In the last 10 days before the invasion, Putin sent out false signals. At a made-for-TV moment on Feb. 14, his foreign minister, Sergey Lavrov, was shown telling him that diplomatic possibilities were “far from exhausted” and recommending continuing down that track.
In the following days, the Russian defense ministry published video that it said showed Russian tanks, infantry fighting vehicles and self-propelled artillery units pulling away from areas surrounding Ukraine. Financial markets briefly rallied, until NATO and the United States said Moscow was in fact adding even more units and edging closer to the border.
The final step for Putin was to put in place a quasi-legal basis for intervention — much as he had with the 2014 seizure of Crimea, which he justified with the staging of a referendum.

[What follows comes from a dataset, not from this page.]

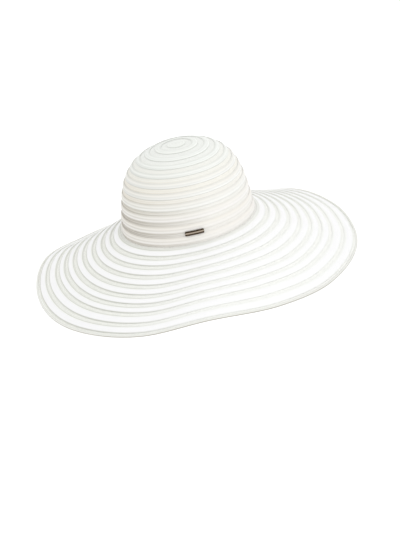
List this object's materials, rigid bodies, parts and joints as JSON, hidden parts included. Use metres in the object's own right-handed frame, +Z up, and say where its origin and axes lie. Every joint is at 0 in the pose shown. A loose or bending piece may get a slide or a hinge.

On Monday, he recognized the “independence” of two Russian-backed separatist regions in eastern Ukraine, which have been fighting Ukrainian government forces for eight years, and signed friendship treaties allowing for the deployment of Russian forces there and the establishment of Russian military bases.
The signing was preceded by a speech lasting nearly an hour in which Putin argued that Ukraine was an artificial country that “never had a tradition of genuine statehood.” Now, he said, it was a U.S. puppet and a springboard for NATO aggression against Russia.
“From those who seized and hold power in Kyiv, we demand an immediate cessation of hostilities,” Putin said. “Otherwise, all responsibility for the possible continuation of the bloodshed will be entirely on the conscience of the regime ruling on the territory of Ukraine.”
Just over 48 hours later, Russian forces invaded Ukraine by land, air and sea.